PMML, Ensembles and KNIME are three hot topics, each one worthwhile to be used. However, when combined together these three pieces offer an even more powerful approach to data analytics than each one alone. We would like to take the opportunity in this post to tell you more about these three puzzle pieces and, more importantly, about how to put them together.
The puzzle pieces
PMML is THE standard format to represent data mining models. It was first released in July 1997 with version 4.2 having just been published relatively recently in February 2014. The Data Mining Group association is a consortium of companies, including Zementis, SAS, IBM, and of course KNIME, which oversees the definition of the standard format. PMML format is written in XML, which makes it easy to read and understand. One of the strongest advantages of PMML is the portability of predictive models across different analytics tools. With PMML you can generate your model in R, edit it in KNIME, and run it for predictions in the ADAPA cloud.
Ensembles borrow the idea of the “wisdom of the crowd”. If you ask just one expert, the chance of he or she alone failing is generally higher than asking everyone in your network and taking the most frequent – or average – answer. In the case of ensembles, the expert is an advanced learner and the friends in your network are the base learners. Ensembles combine multiple base learners into one powerful ensemble predictor.
KNIME is the last part of this puzzle, and since you are reading this blog, you are probably already familiar with it. If this is not the case, have a look at the KNIME Learning Hub, where you can find tutorials and other learning material to start with KNIME. Now let’s take the puzzle pieces and combine them together! First, we train a single decision tree and export it as a PMML model. Then we train an ensemble of decision trees and also export it as a PMML model. For both examples, we used the Breast Cancer Data Set, which is available online at the UCI Machine Learning repository. The smaller data set we used consists of 8 numerical attributes describing benign and malignant tumors. The goal is to predict the type of tumor on the basis of the input features of the data set.
Creating and evaluating simple and ensemble PMML models in KNIME
Using a Decision Tree Learner node, we build a simple decision tree model to perform the required classification. First, a File Reader node reads the data into KNIME, then a Partitioning node splits the data into training and test set, and finally, a decision tree is trained on the training set only. This is where PMML comes into the picture. The blue squared output port of the decision tree contain PMML documents. You can further edit or extend the PMML documents using XML extension nodes, for example.
To predict the tumor type using the previously learned decision tree, we use the general PMML Predictor node. After the classes have been predicted for each data row in the test set, the Scorer node measures the model performance. The decision tree produced results to a 95% accuracy level, which is a more than acceptable value.

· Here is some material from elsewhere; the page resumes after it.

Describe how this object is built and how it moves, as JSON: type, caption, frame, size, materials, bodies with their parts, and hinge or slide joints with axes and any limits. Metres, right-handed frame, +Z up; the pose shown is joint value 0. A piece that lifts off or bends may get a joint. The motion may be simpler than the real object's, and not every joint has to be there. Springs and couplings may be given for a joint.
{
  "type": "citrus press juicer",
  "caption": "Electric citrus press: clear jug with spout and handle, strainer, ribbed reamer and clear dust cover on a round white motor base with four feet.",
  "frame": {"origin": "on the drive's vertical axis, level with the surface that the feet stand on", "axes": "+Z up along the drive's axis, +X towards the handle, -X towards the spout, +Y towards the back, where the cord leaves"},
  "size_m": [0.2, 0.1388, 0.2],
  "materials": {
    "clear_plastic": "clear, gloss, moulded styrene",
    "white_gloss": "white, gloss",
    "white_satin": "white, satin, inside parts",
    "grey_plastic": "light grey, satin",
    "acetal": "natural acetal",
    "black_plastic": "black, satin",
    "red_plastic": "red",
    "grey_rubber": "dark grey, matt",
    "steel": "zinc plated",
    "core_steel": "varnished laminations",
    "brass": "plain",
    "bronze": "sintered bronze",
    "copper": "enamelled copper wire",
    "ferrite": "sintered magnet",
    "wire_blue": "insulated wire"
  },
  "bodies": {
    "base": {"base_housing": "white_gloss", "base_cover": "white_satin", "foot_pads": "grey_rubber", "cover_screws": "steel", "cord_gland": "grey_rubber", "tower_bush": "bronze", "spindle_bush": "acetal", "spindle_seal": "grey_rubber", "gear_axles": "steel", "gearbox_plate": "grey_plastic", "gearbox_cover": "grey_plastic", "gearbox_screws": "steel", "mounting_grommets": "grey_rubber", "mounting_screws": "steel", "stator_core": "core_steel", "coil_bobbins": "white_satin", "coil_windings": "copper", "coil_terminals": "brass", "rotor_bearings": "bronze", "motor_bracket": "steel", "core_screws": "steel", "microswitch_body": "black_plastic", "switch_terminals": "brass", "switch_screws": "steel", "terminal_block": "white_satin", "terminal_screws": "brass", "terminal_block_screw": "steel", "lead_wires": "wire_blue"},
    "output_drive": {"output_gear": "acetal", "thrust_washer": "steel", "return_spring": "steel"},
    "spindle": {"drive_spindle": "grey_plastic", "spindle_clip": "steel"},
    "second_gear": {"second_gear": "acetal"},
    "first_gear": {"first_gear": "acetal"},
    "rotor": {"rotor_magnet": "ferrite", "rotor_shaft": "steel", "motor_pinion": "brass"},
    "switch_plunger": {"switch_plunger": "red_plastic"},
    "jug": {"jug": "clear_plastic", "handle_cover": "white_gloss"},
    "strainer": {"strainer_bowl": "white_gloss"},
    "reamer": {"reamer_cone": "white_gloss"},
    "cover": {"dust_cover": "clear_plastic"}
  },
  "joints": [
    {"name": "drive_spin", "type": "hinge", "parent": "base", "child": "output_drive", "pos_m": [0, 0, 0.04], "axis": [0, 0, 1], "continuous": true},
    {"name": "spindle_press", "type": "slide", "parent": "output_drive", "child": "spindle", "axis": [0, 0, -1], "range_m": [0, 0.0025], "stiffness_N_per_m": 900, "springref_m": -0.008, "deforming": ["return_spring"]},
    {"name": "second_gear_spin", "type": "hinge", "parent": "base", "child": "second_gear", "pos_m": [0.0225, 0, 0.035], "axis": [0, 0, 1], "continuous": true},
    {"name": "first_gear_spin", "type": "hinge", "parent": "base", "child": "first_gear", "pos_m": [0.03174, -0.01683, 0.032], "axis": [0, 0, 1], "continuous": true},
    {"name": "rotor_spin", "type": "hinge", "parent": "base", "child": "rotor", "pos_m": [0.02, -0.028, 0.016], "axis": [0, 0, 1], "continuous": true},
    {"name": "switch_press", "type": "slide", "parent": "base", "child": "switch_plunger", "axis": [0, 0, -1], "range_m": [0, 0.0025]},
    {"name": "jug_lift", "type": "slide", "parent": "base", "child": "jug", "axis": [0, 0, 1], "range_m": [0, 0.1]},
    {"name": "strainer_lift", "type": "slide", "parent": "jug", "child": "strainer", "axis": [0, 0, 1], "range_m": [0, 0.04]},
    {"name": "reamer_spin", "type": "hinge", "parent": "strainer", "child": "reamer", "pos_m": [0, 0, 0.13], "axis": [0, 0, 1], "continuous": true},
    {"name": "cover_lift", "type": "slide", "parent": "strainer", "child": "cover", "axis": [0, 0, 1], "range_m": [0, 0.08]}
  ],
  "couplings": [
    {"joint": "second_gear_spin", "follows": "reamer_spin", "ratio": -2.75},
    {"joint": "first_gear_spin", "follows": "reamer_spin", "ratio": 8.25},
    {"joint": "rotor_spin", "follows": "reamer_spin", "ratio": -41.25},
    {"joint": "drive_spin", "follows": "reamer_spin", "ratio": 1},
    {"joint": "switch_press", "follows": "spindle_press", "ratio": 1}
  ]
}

Notice that the PMML Predictor node applies to all PMML models supported by KNIME, be they decision trees or Naïve Bayes or neural networks. Also notice that the same functionality provided by the PMML Predictor node can be found in the JPMML extension nodes in the KNIME Labs section.

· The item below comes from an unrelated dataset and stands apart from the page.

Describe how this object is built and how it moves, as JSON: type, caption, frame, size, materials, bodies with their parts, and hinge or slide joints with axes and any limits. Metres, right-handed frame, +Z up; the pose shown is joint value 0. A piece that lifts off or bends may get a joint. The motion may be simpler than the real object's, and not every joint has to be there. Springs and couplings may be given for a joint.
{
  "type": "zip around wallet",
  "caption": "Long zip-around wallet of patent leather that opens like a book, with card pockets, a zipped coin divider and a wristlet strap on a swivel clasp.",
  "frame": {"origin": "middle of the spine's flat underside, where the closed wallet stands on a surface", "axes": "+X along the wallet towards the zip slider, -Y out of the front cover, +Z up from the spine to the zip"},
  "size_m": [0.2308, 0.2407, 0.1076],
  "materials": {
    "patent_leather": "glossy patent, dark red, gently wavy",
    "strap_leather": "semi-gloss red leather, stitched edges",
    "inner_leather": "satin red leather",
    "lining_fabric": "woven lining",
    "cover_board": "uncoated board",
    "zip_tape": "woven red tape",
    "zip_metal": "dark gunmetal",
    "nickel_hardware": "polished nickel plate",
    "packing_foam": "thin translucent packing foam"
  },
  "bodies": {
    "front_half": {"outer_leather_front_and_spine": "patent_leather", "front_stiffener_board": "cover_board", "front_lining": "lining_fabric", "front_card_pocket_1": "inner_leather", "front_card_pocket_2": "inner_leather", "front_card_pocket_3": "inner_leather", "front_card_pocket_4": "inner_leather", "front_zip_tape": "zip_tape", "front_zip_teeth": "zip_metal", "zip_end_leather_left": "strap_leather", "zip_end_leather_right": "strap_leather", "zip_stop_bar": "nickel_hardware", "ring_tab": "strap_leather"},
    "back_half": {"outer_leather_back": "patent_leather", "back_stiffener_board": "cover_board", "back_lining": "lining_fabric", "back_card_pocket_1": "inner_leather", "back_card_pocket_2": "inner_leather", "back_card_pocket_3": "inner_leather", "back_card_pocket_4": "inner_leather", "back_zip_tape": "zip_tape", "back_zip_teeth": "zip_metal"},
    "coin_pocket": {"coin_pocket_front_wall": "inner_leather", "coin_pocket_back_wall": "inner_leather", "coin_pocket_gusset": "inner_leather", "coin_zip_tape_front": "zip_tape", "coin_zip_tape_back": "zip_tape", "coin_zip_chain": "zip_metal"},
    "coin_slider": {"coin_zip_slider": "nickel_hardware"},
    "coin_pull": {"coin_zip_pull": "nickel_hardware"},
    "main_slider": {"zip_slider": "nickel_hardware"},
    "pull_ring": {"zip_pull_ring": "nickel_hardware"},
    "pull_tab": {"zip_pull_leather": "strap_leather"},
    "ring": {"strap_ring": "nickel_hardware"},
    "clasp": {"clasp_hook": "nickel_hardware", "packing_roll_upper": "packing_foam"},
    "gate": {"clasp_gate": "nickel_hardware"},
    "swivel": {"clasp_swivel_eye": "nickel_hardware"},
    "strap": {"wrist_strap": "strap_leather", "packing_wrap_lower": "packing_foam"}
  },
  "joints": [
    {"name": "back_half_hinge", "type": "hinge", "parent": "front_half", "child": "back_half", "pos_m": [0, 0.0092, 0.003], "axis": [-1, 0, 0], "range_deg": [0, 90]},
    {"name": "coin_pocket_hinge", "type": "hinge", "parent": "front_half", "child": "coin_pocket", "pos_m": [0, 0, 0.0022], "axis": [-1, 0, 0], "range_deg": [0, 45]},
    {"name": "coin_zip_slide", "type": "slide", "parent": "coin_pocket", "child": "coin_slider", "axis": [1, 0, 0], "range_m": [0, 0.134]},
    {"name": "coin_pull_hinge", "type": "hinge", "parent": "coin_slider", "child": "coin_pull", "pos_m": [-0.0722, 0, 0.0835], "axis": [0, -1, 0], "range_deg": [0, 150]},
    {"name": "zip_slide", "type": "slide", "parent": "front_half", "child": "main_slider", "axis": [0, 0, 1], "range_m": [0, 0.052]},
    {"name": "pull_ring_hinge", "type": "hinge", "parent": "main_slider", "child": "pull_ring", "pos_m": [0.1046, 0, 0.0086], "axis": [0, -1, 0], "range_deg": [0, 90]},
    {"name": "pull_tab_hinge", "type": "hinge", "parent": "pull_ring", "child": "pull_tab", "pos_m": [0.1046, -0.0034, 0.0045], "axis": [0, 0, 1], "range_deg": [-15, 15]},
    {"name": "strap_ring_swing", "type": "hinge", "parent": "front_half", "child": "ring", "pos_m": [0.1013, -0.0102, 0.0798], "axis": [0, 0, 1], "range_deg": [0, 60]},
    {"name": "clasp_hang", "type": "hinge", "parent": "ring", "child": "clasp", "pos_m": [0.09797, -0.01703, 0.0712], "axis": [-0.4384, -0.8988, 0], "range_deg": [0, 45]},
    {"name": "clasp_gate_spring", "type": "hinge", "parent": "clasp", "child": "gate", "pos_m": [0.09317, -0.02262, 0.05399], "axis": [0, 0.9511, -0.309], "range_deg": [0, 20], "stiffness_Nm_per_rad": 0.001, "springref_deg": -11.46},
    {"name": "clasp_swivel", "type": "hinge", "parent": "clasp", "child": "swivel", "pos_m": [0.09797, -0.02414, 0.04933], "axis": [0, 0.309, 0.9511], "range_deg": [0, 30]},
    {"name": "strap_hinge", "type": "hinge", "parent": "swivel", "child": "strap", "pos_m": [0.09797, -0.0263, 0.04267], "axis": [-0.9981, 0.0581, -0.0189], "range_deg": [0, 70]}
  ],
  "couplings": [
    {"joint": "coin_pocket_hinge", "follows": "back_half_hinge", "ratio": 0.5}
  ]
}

Usually, model accuracy can be improved by shifting from a simple decision tree to an ensemble of decision trees. All we need to do is slightly modify the workflow in Fig. decTreeWorkflow.png to train an ensemble of decision trees rather than a single decision tree.

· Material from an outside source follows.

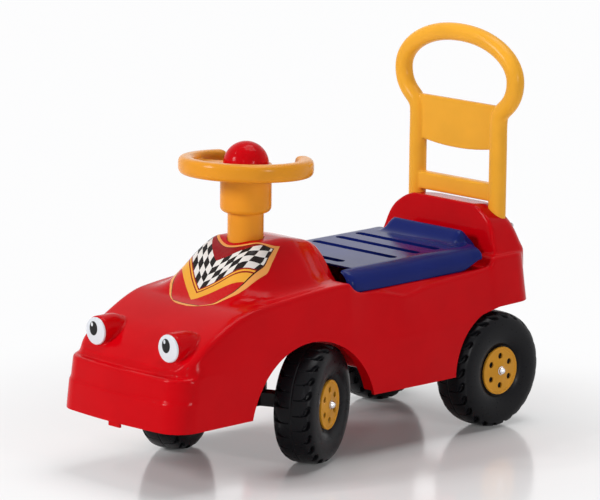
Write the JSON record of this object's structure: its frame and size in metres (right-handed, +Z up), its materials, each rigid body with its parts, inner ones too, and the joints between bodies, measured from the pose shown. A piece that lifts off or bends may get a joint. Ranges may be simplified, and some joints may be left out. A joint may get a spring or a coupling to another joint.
{
  "type": "ride-on toy car",
  "caption": "Small child's foot-pushed ride-on car with a steered front axle, domed horn button, lift-up seat over a storage well, and a tall rear push handle.",
  "frame": {"origin": "on the floor, at the middle of the car's bounding box", "axes": "+Z up, the nose points along -Y and the car's left side is +X; the front wheels and the steering wheel stand turned as in the picture"},
  "size_m": [0.2652, 0.6344, 0.507],
  "materials": {
    "red_plastic": "glossy red moulding",
    "yellow_plastic": "glossy warm yellow moulding",
    "orange_plastic": "glossy orange moulding",
    "hub_plastic": "satin golden yellow moulding",
    "blue_plastic": "glossy deep blue moulding",
    "black_plastic": "black moulding",
    "white_plastic": "white moulding",
    "tyre_black": "satin black blow moulding",
    "steel": "plain steel",
    "bright_cap": "bright plated cap"
  },
  "bodies": {
    "frame": {"body_shell": "red_plastic", "eye_left": "white_plastic", "eye_right": "white_plastic", "pupil_left": "black_plastic", "pupil_right": "black_plastic", "push_handle": "yellow_plastic", "handle_screw_left": "steel", "handle_screw_right": "steel", "seat_hinge_pin_left": "steel", "seat_hinge_pin_right": "steel", "column_bush_lower": "black_plastic", "column_bush_upper": "black_plastic", "rear_axle_beam": "black_plastic", "rear_axle": "steel", "rear_beam_screw_left_front": "steel", "rear_beam_screw_left_rear": "steel", "rear_beam_screw_right_front": "steel", "rear_beam_screw_right_rear": "steel", "axle_cap_rear_left": "bright_cap", "axle_cap_rear_right": "bright_cap", "wheel_spacer_rear_left": "white_plastic", "wheel_spacer_rear_right": "white_plastic"},
    "steering": {"steering_wheel": "orange_plastic", "steering_column": "orange_plastic", "column_pin": "steel", "thrust_washer": "black_plastic", "horn_spring": "steel", "squeaker": "white_plastic", "front_axle_beam": "black_plastic", "front_axle": "steel", "axle_cap_front_left": "bright_cap", "axle_cap_front_right": "bright_cap", "wheel_spacer_front_left": "white_plastic", "wheel_spacer_front_right": "white_plastic"},
    "horn": {"horn_button": "red_plastic"},
    "seat": {"seat_lid": "blue_plastic"},
    "wheel_front_left": {"tyre_front_left": "tyre_black", "hub_front_left": "hub_plastic"},
    "wheel_front_right": {"tyre_front_right": "tyre_black", "hub_front_right": "hub_plastic"},
    "wheel_rear_left": {"tyre_rear_left": "tyre_black", "hub_rear_left": "hub_plastic"},
    "wheel_rear_right": {"tyre_rear_right": "tyre_black", "hub_rear_right": "hub_plastic"}
  },
  "joints": [
    {"name": "steer", "type": "hinge", "parent": "frame", "child": "steering", "pos_m": [0, -0.0963, 0.2], "axis": [0, 0, 1], "range_deg": [-53.8, 6.2]},
    {"name": "horn_press", "type": "slide", "parent": "steering", "child": "horn", "axis": [0, 0, -1], "range_m": [0, 0.0035], "stiffness_N_per_m": 600, "springref_m": -0.004, "deforming": ["horn_spring"]},
    {"name": "seat_lift", "type": "hinge", "parent": "frame", "child": "seat", "pos_m": [0, 0.238, 0.2375], "axis": [-1, 0, 0], "range_deg": [0, 80]},
    {"name": "spin_front_left", "type": "hinge", "parent": "steering", "child": "wheel_front_left", "pos_m": [0.08326, -0.05958, 0.075], "axis": [0.915, 0.4035, 0], "continuous": true},
    {"name": "spin_front_right", "type": "hinge", "parent": "steering", "child": "wheel_front_right", "pos_m": [-0.08326, -0.13302, 0.075], "axis": [0.915, 0.4035, 0], "continuous": true},
    {"name": "spin_rear_left", "type": "hinge", "parent": "frame", "child": "wheel_rear_left", "pos_m": [0.0983, 0.2422, 0.075], "axis": [1, 0, 0], "continuous": true},
    {"name": "spin_rear_right", "type": "hinge", "parent": "frame", "child": "wheel_rear_right", "pos_m": [-0.0983, 0.2422, 0.075], "axis": [1, 0, 0], "continuous": true}
  ]
}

In this example, we build the ensemble through “bagging”. Bagging is a learning technique that trains a number of base models on disjoint subsets of the training set. At the end the base models are combined into one ensemble model. The Chunk Loop Start node generates 20 training subsets and trains 20 decision tree on each one of them; the PMML Ensemble Loop End node collects and combines these 20 base models into one single ensemble model; the PMML Ensemble Predictor node applies all 20 models to each data row in the test set and selects the final class based on a majority vote; finally the Scorer node measures the ensemble performance. The Scorer node indicates a small increase in accuracy from 95% to 96.35%.
Notice that the simple PMML Predictor node cannot deal with ensemble models. Here you need to use the PMML Ensemble Predictor node to implement the majority vote.
However, as for most data mining algorithms, selection of the training subsets is crucial for the final result. In order to generate a more robust evaluation of the ensemble vs. the single decision tree, we ran both workflows multiple times on shuffled versions of the original data set. The box plot in the following figure shows the mean and standard deviation of the accuracy for the ensemble and for the single decision tree model, confirming the small gain in accuracy when using the ensemble model.
These two small example workflows show that all models produced by KNIME learner nodes, including ensemble models, follow PMML standards and that a special PMML Predictor node is available to apply the majority rule when running ensemble models.
More details about implementing PMML Ensembles models and the PMML Ensemble Predictor node are available in a paper published at the KDD 2013 PMML Workshop.
For more details about the nodes available in KNIME to create and modify any PMML model, the recorded video of a webinar aired on May 6 2014 about PMML and KNIME is now available on Youtube. The KNIME workflow used to create the models and plot can be found in the attachement section of this post.